News

iText launches iText pdfOCR, a powerful open-source product enabling text recognition in scanned documents and conversion into editable PDFs

LONDON, UK - Media
OutReach - 30 June 2020 - iText Group NV, a globally recognized thought-leader and
innovator in PDF libraries and solutions, today announced the launch of iText
pdfOCR, the newest addition to their award-winning software offering. 

 

iText
pdfOCR, which is part of the renowned iText 7 PDF SDK, offers Optical
Character Recognition (OCR) functionality to convert printed text in scanned
documents and images into a fully searchable PDF/A-3u compliant format (PDF
version 1.7) and make accessing those texts easier and faster.

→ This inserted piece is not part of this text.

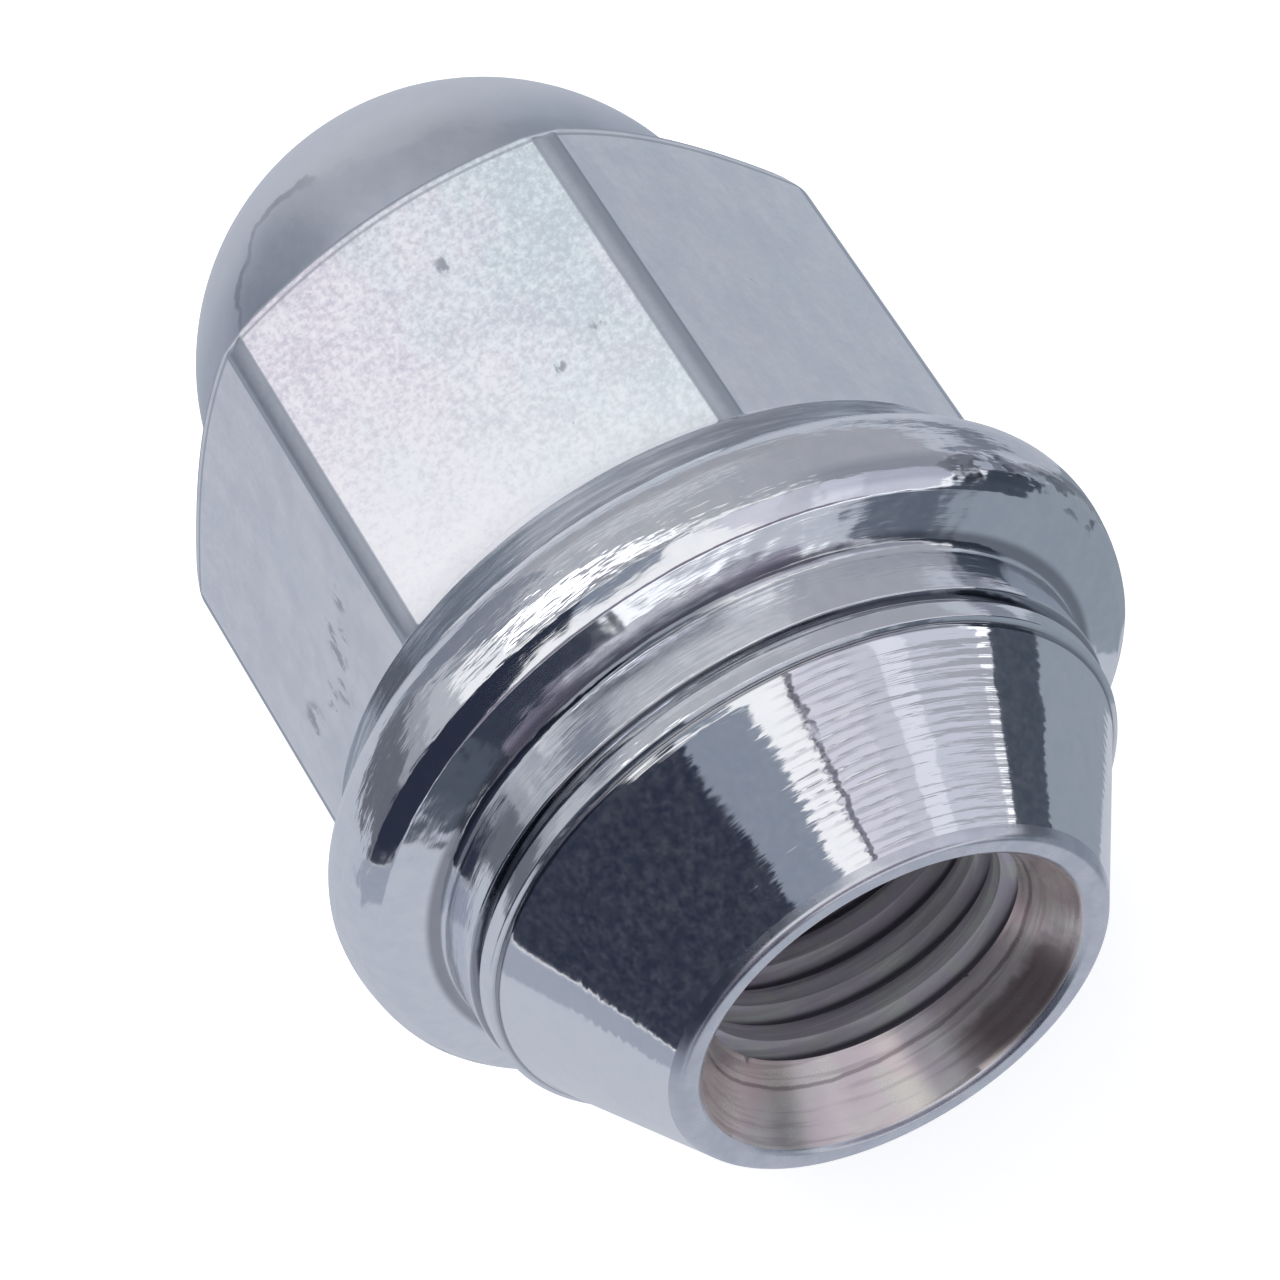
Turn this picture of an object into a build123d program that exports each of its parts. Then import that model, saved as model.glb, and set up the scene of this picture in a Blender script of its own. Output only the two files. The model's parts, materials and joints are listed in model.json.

Without
machine-readable text, printed or scanned documents cannot be searched, indexed
or interpreted. Logical follow-up actions could be data extraction with iText pdf2Data, secure content
redaction with iText pdfSweep, or multilingual
document recreation with iText pdfCalligraph. With repurposing data
with the low-code document generator iText DITO® often being the final
cherry on the cake.

The iText
pdfOCR add-on is built on the Tesseract OCR engine technology. Tesseract
supports over 100 languages and was originally developed by Hewlett-Packard
('85), and was released under the Apache open source license in 2005. Since
2006, its development has been sponsored by Google.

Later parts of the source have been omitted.